The following day, Charles Kennedy also had a message for progressive voters agonising over whether to back Labour. At his launch, he assured them that a vote for the Liberal Democrats would not be wasted, since his party needs as high a share of the total vote as possible, as well as more MPs, to strengthen the case for electoral reform. It was a tacit admission that the Liberal Democrats are unlikely to make a major breakthrough in seats.

But Mr Kennedy has a point, and I suspect the unfair first-past-the-post system will become an issue after 5 May, especially if Labour wins another thumping majority with less than 40 per cent of the total votes.

The Liberal Democrats' manifesto launch was overshadowed by a faltering performance by Mr Kennedy who, exhausted after the birth of his son, struggled to explain the bare essentials of his local income tax policy.

His shambolic press conference was rich in irony. The Liberal Democrats' programme is more coherent and properly costed than they have managed at previous elections. But its launch was an unfortunate throwback to the party's bad old days. Mr Kennedy had a crop of disastrous newspaper headlines yesterday. My hunch is that the verdict in the real world will be kinder.

A bigger problem for Mr Kennedy is that his party is often left on the sidelines of the battle between Labour and the Tories. Perhaps it lost its opportunity to live up to its "real alternative" billing when Mr Howard arrived as Tory leader.

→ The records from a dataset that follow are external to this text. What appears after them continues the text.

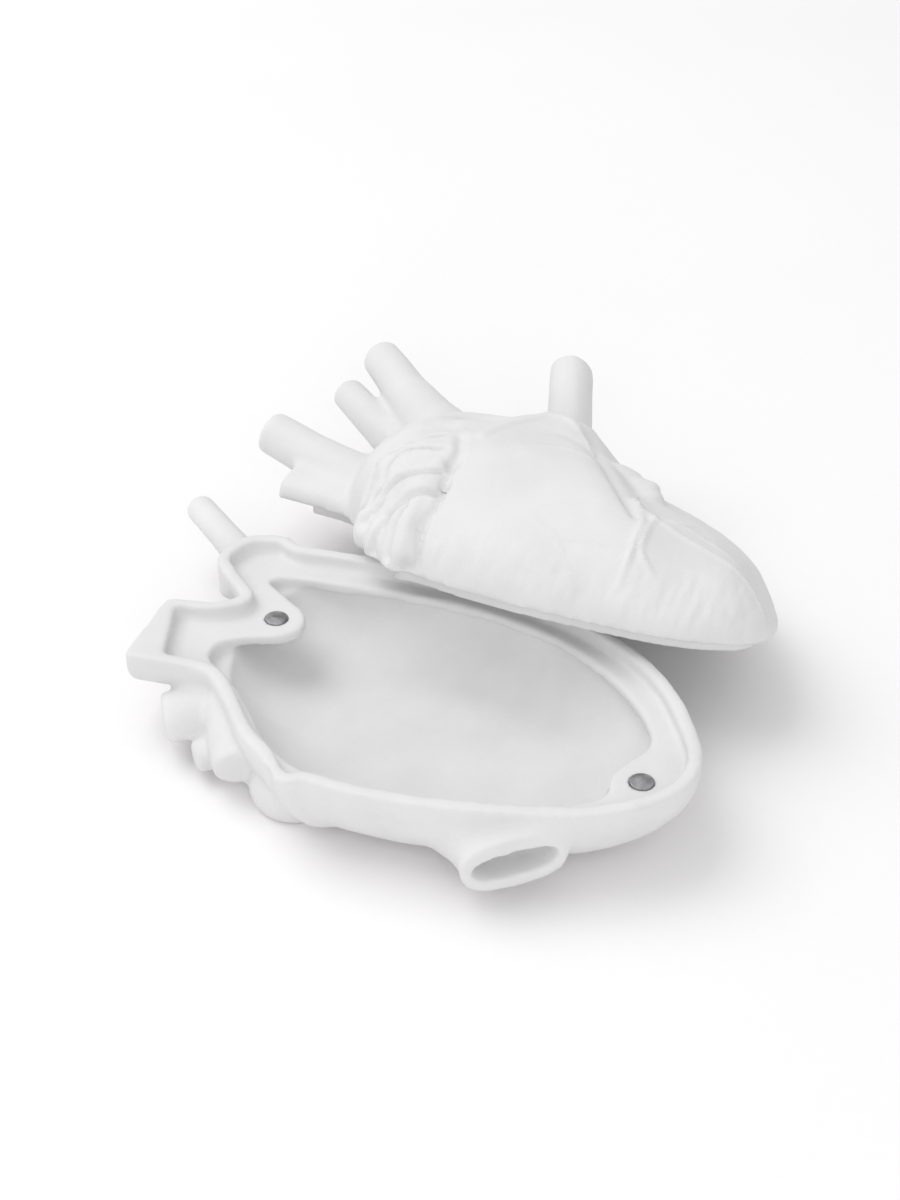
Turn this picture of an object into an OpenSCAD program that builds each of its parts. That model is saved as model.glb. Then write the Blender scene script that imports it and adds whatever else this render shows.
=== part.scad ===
// Heart-shaped trinket box in two shells: a tray that stands on the table and
// a lift-off lid, closed by two pairs of disc magnets. The lid is drawn off
// the tray: it leans on the tray's back rim, with its far side on the table.
// Origin: middle of the tray's flat foot. +X to the apex, +Y to the back.

/* [Tray] */
// Length of the rim, from the vena cava end to the apex
box_l = 155; // [130:1:186]
// Width of the rim across the heart
box_w = 103; // [86:1:124]
// Height of the rim over the table
rim_h = 26.5; // [22:0.5:32]
// Thickness of the shells
wall = 4; // [3:0.1:4.8]
// Thickness of the tray's floor
floor_t = 5; // [3.5:0.1:6]
// Width of the raised lip round the rim
lip_w = 3.8; // [3:0.1:4.6]
// Height of the lip over the shelf inside it
lip_h = 4; // [3.3:0.1:5]
// Thickness of the shelf
shelf_t = 3; // [2.6:0.1:4]

/* [Lid] */
// Height of the lid's dome over the rim
dome_h = 37; // [32:1:44]
// Height of the tongue that drops inside the lip
tongue_h = 3.2; // [2.6:0.1:3.9]
// Width of the tongue
tongue_w = 2.6; // [2:0.1:3.2]
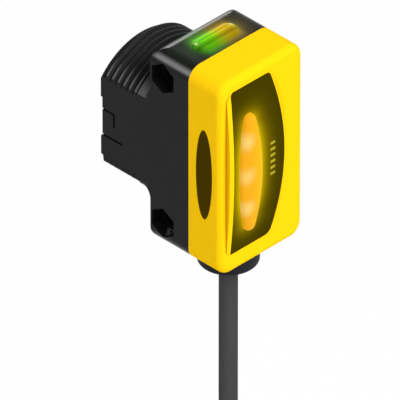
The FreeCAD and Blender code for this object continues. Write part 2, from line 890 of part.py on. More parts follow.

After week one, it seems that the threat posed by Mr Howard is driving disaffected Labour supporters, however reluctantly, into backing Mr Blair. Like the voting system, the opinion polls are loaded in Labour's favour. In a see-saw effect, when the Conservatives narrow Labour's lead, it scares the Labour disaffected back into the fold. If true, only one party can come out on top when the see-saw stops on 5 May.